-- The request --
Identify every line containing the word "from" and reproduce each one.
[start Rows]
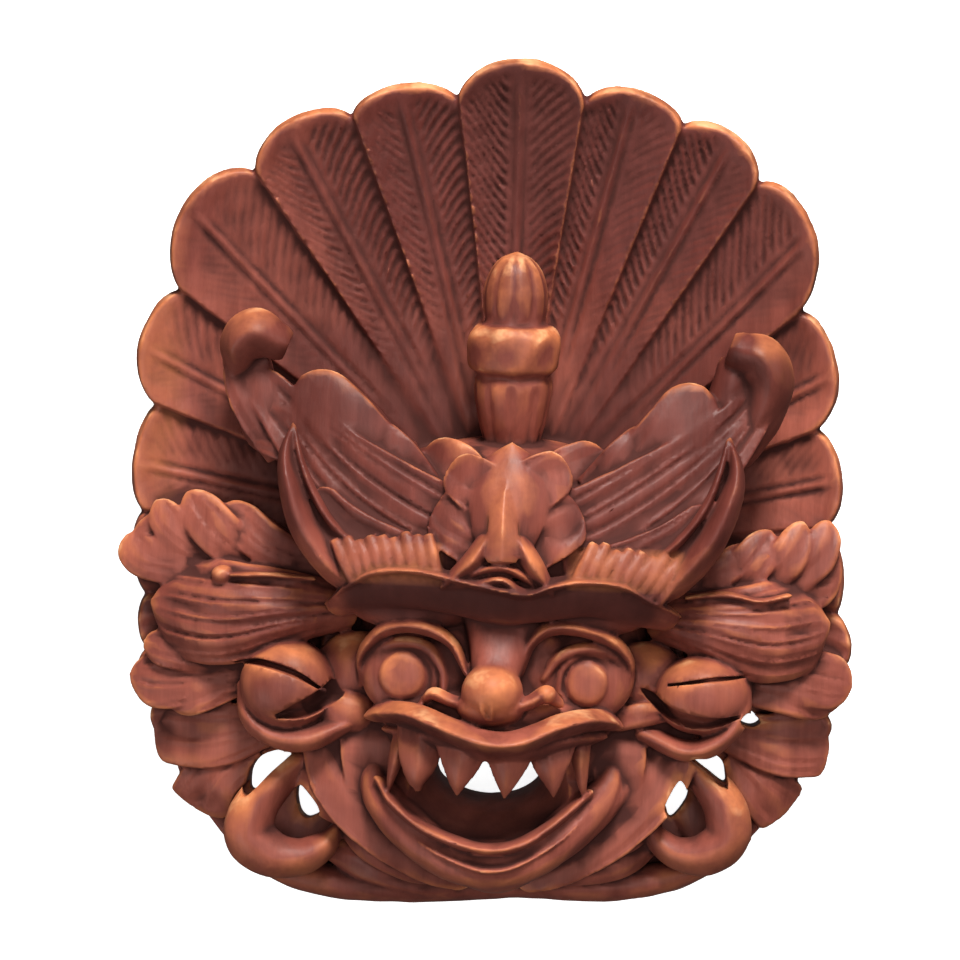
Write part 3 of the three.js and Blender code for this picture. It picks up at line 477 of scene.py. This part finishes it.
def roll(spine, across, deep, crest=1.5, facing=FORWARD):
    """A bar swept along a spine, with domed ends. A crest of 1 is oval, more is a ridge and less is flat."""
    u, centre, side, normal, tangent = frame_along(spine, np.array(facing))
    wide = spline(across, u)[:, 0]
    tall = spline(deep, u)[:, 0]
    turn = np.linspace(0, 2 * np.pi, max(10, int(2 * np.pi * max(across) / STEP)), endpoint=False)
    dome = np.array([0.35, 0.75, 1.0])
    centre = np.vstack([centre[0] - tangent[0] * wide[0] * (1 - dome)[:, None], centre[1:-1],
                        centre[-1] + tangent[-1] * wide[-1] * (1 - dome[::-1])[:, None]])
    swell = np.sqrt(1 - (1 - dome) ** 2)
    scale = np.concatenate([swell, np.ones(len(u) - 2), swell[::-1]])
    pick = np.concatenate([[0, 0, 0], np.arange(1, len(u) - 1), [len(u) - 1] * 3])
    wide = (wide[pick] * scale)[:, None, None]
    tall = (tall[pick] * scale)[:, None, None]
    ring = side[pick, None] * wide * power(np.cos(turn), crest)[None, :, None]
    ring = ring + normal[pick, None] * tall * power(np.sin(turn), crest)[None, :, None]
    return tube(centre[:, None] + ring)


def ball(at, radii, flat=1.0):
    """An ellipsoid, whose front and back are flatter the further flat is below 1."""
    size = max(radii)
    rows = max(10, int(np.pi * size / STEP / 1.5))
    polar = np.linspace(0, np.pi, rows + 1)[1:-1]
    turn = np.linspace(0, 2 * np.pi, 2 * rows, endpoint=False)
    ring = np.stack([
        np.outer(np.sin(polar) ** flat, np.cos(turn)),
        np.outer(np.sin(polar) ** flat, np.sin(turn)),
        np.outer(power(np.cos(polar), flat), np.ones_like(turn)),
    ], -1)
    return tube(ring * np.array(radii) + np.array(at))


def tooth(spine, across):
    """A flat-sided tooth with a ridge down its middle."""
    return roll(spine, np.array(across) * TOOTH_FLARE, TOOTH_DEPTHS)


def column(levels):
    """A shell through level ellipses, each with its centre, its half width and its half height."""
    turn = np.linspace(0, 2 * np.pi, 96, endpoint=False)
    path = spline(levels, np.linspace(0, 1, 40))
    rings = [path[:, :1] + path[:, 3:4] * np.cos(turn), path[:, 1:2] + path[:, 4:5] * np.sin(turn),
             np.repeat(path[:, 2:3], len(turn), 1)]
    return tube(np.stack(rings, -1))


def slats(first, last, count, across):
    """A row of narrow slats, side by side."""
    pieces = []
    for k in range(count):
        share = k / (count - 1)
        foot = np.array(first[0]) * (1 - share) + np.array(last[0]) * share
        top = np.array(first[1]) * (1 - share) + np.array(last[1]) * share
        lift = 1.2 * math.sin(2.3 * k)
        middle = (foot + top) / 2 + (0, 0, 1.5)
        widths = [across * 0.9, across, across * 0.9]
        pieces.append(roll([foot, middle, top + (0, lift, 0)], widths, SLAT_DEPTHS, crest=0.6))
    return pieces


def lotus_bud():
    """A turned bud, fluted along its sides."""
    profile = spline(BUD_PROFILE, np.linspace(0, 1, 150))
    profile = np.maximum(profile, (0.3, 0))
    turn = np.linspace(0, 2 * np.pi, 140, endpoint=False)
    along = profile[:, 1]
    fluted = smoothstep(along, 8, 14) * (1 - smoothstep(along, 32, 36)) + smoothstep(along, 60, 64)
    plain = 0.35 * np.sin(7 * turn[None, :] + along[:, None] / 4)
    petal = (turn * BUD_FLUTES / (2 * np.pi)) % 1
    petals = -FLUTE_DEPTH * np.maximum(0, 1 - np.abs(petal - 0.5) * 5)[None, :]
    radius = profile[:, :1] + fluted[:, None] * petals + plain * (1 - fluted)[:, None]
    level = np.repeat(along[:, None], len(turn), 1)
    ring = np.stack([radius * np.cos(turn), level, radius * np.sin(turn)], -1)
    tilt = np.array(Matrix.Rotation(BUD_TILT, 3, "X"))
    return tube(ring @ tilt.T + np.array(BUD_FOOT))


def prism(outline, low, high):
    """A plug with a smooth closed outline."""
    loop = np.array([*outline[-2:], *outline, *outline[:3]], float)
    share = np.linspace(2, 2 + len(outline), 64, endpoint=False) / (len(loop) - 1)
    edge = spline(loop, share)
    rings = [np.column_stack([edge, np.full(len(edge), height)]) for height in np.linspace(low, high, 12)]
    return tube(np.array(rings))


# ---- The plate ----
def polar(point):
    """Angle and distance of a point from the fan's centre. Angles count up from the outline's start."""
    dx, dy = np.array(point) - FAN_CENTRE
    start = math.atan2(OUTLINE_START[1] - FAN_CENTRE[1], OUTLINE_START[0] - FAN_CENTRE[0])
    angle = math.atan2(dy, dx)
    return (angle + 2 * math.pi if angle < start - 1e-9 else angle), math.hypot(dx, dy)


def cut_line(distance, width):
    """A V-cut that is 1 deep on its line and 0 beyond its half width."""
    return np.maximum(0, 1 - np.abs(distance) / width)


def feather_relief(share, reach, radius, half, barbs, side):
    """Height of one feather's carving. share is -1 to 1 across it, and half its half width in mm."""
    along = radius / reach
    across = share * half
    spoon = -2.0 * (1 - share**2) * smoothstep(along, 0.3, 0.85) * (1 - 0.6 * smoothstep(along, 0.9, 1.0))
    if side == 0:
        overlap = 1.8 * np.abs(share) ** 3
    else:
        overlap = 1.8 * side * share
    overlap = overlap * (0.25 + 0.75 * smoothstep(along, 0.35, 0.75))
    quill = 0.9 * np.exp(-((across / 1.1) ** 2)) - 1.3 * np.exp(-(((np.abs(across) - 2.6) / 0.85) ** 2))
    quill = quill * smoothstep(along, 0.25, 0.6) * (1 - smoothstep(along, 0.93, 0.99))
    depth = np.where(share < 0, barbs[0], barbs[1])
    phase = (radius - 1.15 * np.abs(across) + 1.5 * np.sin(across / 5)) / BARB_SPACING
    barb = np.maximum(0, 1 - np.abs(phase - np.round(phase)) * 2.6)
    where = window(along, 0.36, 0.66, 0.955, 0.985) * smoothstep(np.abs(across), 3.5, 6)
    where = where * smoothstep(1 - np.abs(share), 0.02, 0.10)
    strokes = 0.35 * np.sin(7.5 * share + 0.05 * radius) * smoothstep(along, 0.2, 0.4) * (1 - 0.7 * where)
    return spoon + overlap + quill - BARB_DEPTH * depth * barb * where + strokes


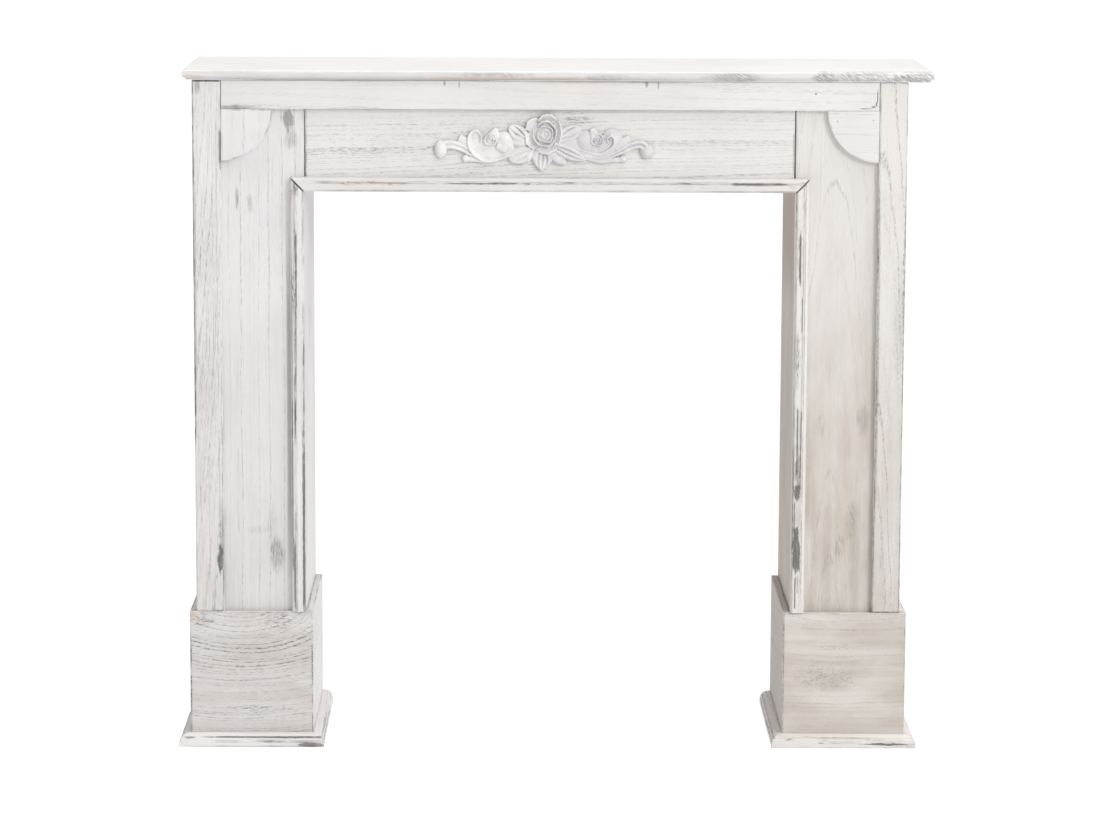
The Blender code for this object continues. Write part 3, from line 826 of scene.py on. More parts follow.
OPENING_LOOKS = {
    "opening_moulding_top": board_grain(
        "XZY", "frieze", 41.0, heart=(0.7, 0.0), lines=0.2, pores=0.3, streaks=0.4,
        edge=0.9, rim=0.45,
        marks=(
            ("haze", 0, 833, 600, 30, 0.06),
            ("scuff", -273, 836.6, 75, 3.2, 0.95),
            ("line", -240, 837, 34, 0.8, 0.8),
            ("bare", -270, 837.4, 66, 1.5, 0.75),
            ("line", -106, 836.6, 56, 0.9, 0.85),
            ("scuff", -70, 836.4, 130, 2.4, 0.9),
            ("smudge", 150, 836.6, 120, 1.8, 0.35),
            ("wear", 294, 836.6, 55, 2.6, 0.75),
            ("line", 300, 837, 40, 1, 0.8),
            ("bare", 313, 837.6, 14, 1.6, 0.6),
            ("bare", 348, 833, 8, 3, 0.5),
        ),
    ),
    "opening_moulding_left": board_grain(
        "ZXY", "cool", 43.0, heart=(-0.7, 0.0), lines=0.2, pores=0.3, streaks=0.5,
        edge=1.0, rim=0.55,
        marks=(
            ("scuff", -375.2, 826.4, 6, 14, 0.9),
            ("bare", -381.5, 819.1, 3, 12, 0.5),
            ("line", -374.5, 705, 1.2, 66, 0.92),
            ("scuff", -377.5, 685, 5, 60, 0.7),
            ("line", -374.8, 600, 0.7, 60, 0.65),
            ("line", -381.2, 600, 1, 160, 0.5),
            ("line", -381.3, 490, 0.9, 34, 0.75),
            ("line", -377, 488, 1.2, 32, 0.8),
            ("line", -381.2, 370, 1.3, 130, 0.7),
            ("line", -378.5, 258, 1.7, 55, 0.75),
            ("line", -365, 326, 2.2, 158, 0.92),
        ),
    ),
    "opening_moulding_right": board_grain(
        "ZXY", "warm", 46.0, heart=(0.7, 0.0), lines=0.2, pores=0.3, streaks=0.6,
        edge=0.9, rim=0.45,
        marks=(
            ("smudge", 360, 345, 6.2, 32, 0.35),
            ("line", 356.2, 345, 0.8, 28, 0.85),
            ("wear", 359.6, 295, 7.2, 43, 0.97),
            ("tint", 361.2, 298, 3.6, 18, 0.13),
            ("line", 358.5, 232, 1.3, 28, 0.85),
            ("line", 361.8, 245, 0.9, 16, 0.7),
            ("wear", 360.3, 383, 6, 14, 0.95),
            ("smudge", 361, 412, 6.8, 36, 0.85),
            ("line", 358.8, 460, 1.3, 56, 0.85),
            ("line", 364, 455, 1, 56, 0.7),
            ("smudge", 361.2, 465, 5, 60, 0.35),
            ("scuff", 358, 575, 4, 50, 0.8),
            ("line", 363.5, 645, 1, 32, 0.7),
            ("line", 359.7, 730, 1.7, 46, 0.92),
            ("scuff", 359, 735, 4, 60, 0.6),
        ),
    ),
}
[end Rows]
-- Answer to this task --
    """Angle and distance of a point from the fan's centre. Angles count up from the outline's start."""
The Blender code for this object continues. Write part 3, from line 826 of scene.py on. More parts follow.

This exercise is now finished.